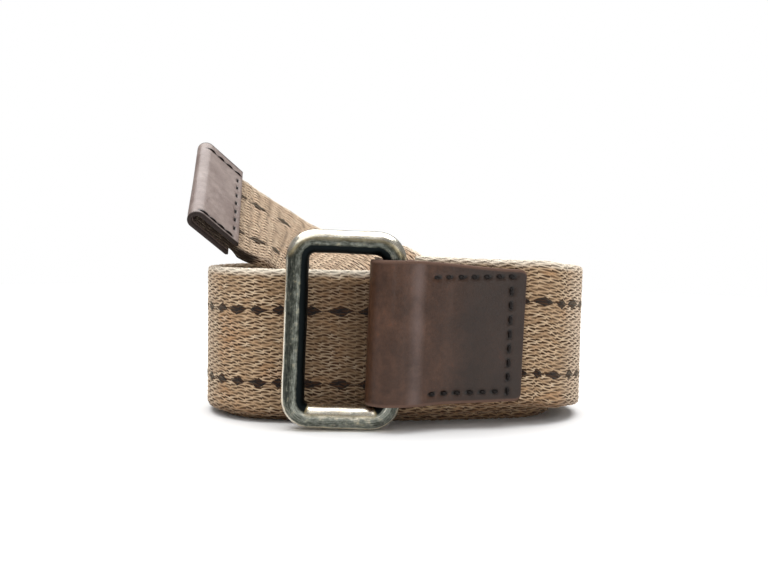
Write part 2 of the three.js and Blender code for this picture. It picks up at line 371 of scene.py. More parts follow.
def setStops(ramp, stops):
    elements = ramp.color_ramp.elements
    while len(elements) < len(stops):
        elements.new(0.5)
    for element, (position, code) in zip(elements, stops):
        element.position = position
        element.color = hexColour(code)
    return ramp.outputs["Color"]


def startMaterial(name):
    material = bpy.data.materials.new(name)
    material.use_nodes = True
    tree = material.node_tree
    return material, tree, tree.nodes["Principled BSDF"]


def sweptMesh(name, rings, mapping=None, closedAlong=False, attributes=None):
    # rings is stations x corners x 3, each ring anticlockwise for someone looking along the path
    stations, corners = rings.shape[:2]
    spans = stations if closedAlong else stations - 1
    i, j = np.meshgrid(np.arange(spans), np.arange(corners), indexing="ij")
    nextI, nextJ = (i + 1) % stations, (j + 1) % corners
    quads = np.stack(
        [i * corners + j, nextI * corners + j, nextI * corners + nextJ, i * corners + nextJ], -1
    ).reshape(-1, 4)
    faces = quads.tolist()
    if not closedAlong:
        faces.append(list(range(corners)))
        faces.append(list(range(stations * corners - 1, (stations - 1) * corners - 1, -1)))
    mesh = bpy.data.meshes.new(name)
    mesh.from_pydata(toMetres(rings.reshape(-1, 3)).tolist(), [], faces)
    smooth = np.ones(len(faces), bool)
    smooth[len(quads) :] = False
    mesh.polygons.foreach_set("use_smooth", smooth)
    if mapping is not None:
        # mapping is stations x (corners + 1) x 2, in millimetres, so that it closes round a ring
        corner = np.stack(
            [mapping[i, j], mapping[i + 1, j], mapping[i + 1, j + 1], mapping[i, j + 1]], 2
        ).reshape(-1, 2)
        if not closedAlong:
            ends = [mapping[0, :-1], mapping[-1, :-1][::-1]]
            corner = np.concatenate([corner, *ends])
        layer = mesh.uv_layers.new(name="surfaceMap")
        layer.data.foreach_set("uv", corner.astype(np.float32).ravel())
    for key, values in (attributes or {}).items():
        attribute = mesh.attributes.new(key, "FLOAT", "POINT")
        attribute.data.foreach_set("value", values.astype(np.float32).ravel())
    mesh.validate()
    mesh.update()
    return newObject(name, mesh)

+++

» TO BE DONE
Write the data out again in full and exactly.

» FULL RESPONSE
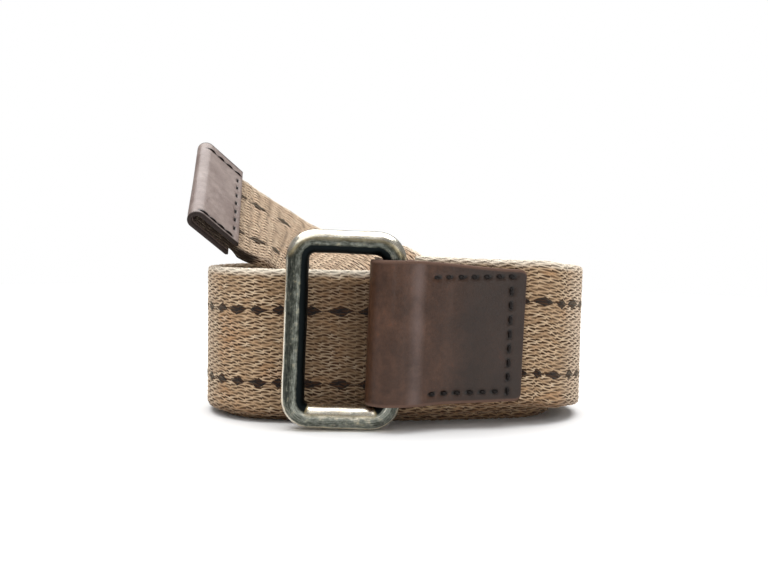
Write part 2 of the three.js and Blender code for this picture. It picks up at line 371 of scene.py. More parts follow.
def setStops(ramp, stops):
    elements = ramp.color_ramp.elements
    while len(elements) < len(stops):
        elements.new(0.5)
    for element, (position, code) in zip(elements, stops):
        element.position = position
        element.color = hexColour(code)
    return ramp.outputs["Color"]


def startMaterial(name):
    material = bpy.data.materials.new(name)
    material.use_nodes = True
    tree = material.node_tree
    return material, tree, tree.nodes["Principled BSDF"]


def sweptMesh(name, rings, mapping=None, closedAlong=False, attributes=None):
    # rings is stations x corners x 3, each ring anticlockwise for someone looking along the path
    stations, corners = rings.shape[:2]
    spans = stations if closedAlong else stations - 1
    i, j = np.meshgrid(np.arange(spans), np.arange(corners), indexing="ij")
    nextI, nextJ = (i + 1) % stations, (j + 1) % corners
    quads = np.stack(
        [i * corners + j, nextI * corners + j, nextI * corners + nextJ, i * corners + nextJ], -1
    ).reshape(-1, 4)
    faces = quads.tolist()
    if not closedAlong:
        faces.append(list(range(corners)))
        faces.append(list(range(stations * corners - 1, (stations - 1) * corners - 1, -1)))
    mesh = bpy.data.meshes.new(name)
    mesh.from_pydata(toMetres(rings.reshape(-1, 3)).tolist(), [], faces)
    smooth = np.ones(len(faces), bool)
    smooth[len(quads) :] = False
    mesh.polygons.foreach_set("use_smooth", smooth)
    if mapping is not None:
        # mapping is stations x (corners + 1) x 2, in millimetres, so that it closes round a ring
        corner = np.stack(
            [mapping[i, j], mapping[i + 1, j], mapping[i + 1, j + 1], mapping[i, j + 1]], 2
        ).reshape(-1, 2)
        if not closedAlong:
            ends = [mapping[0, :-1], mapping[-1, :-1][::-1]]
            corner = np.concatenate([corner, *ends])
        layer = mesh.uv_layers.new(name="surfaceMap")
        layer.data.foreach_set("uv", corner.astype(np.float32).ravel())
    for key, values in (attributes or {}).items():
        attribute = mesh.attributes.new(key, "FLOAT", "POINT")
        attribute.data.foreach_set("value", values.astype(np.float32).ravel())
    mesh.validate()
    mesh.update()
    return newObject(name, mesh)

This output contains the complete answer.